In another case, American Electric Power v. Connecticut (AEP v. CT), a state-led coalition sued a group of power companies claiming that the emissions they produced should be regulated as a public nuisance.

The case reached the U.S. Supreme Court, which, in a unanimous vote, ruled against the plaintiffs, finding that emissions are meant to be regulated by the U.S. Environmental Protection Agency (EPA) and not by the courts.

While this case has served as grounds for dismissal of a number of similar federal suits, plaintiffs’ attorneys continue to shop around for like-minded courts, including state courts, willing to ignore or reinterpret this precedent.

A long line of cases has found that valid concerns over the effects of climate change are, by design, better addressed elsewhere within the federal government. However, in the mind of the activists, the alternatives to legal action aren’t very compelling, and to the plaintiffs’ bar, they are not very lucrative.

If such attorneys truly had the interests of their clients in mind, they would advise them to petition those regulatory agencies or lawmakers who indeed have the power to make a change. Instead, they seem motivated by the prospect of political or financial gain.

Dragging manufacturers into such fruitless lawsuits is also counterproductive. It forces companies to squander significant resources on legal fees instead of investing in new technology to improve the efficiency of their operations or to provide a product that, in AEP’s case, literally keeps the lights on in homes across the country.

These cases can have devastating impacts on entire industries and the jobs they support. The easy argument for any media outlet to make is that those companies deserved what was handed to them.

But as the National Bureau of Economic Research suggests, “The worse is the regulators’ failure, the stronger the courts’ reaction is likely to be.” And litigation is a notoriously inefficient way to compensate plaintiffs. One need look no further than the asbestos litigation debacle that enriched lawyers with over $34 billion while delivering around 40 cents on the dollar to the clients and bankrupting 85 companies.

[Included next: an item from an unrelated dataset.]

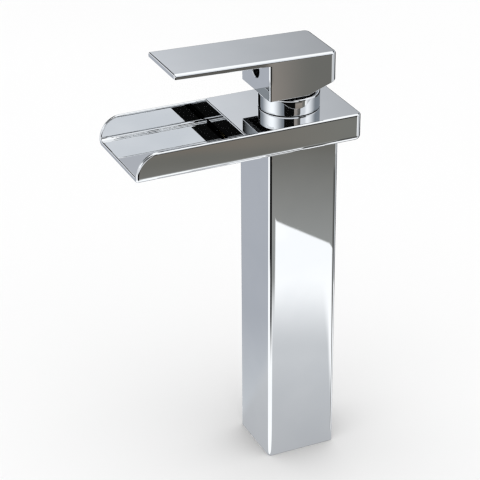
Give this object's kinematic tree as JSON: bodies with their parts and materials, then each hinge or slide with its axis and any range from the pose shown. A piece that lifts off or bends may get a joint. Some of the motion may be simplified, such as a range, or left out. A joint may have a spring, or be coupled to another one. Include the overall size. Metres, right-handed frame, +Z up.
{
  "type": "waterfall basin faucet",
  "caption": "Tall square-column waterfall faucet for a countertop basin, with an open trough spout and a flat single lever that tilts and swivels.",
  "frame": {"origin": "centre of the column's foot, on the counter", "axes": "+Z up the column, -Y towards the spout's lip, +X the cold side (right for a user facing the spout)"},
  "size_m": [0.0716, 0.1671, 0.3183],
  "materials": {
    "polished_chrome": "mirror-polished chrome plate on brass",
    "raw_brass": "machined brass",
    "copper_tube": "drawn copper tube, slightly dull",
    "steel": "zinc-plated steel",
    "dark_steel": "black oxide steel",
    "seal_rubber": "matt black rubber",
    "cartridge_plastic": "moulded acetal",
    "limit_ring_plastic": "moulded red acetal",
    "ceramic_disc": "lapped alumina"
  },
  "bodies": {
    "body": {"column_shell": "polished_chrome", "base_plate": "raw_brass", "base_seal": "seal_rubber", "tie_rods": "steel", "tie_rod_washers": "steel", "tie_rod_nuts": "steel", "hot_riser_tube": "copper_tube", "cold_riser_tube": "copper_tube", "riser_o_rings": "seal_rubber", "valve_body": "raw_brass", "valve_body_o_rings": "seal_rubber", "clamp_ring_nut": "raw_brass", "spout_body": "polished_chrome", "cartridge_base": "cartridge_plastic", "cartridge_seals": "seal_rubber", "fixed_disc": "ceramic_disc", "cartridge_housing": "cartridge_plastic", "temperature_limit_ring": "limit_ring_plastic", "cartridge_nut": "raw_brass", "bonnet_cap": "polished_chrome", "bonnet_seal": "seal_rubber"},
    "swivel": {"swivel_guide": "cartridge_plastic", "pivot_pin": "steel"},
    "disc_slide": {"moving_disc": "ceramic_disc", "disc_carrier": "cartridge_plastic"},
    "lever": {"lever_stem": "raw_brass", "lever_handle": "polished_chrome", "handle_set_screw": "dark_steel"}
  },
  "joints": [
    {"name": "temperature_swivel", "type": "hinge", "parent": "body", "child": "swivel", "pos_m": [0, 0, 0.277], "axis": [0, 0, 1], "range_deg": [-50, 50]},
    {"name": "lever_lift", "type": "hinge", "parent": "swivel", "child": "lever", "pos_m": [0, 0, 0.277], "axis": [-1, 0, 0], "range_deg": [0, 18]},
    {"name": "disc_travel", "type": "slide", "parent": "swivel", "child": "disc_slide", "axis": [0, -1, 0], "range_m": [0, 0.0022]}
  ],
  "couplings": [
    {"joint": "disc_travel", "follows": "lever_lift", "m_per_rad": 0.006885}
  ]
}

Companies large and small will always be targets — whether it’s for not properly indicating that the coffee they serve is hot or that the paint they sold legally decades ago will forever be their liability. Manufacturers in America want nothing more than to be responsible stewards of the community and create products that people use every day.

But one thing we can no longer stand for is litigation for litigation’s sake that will only set dangerous precedents that neither mom nor dad could ever approve.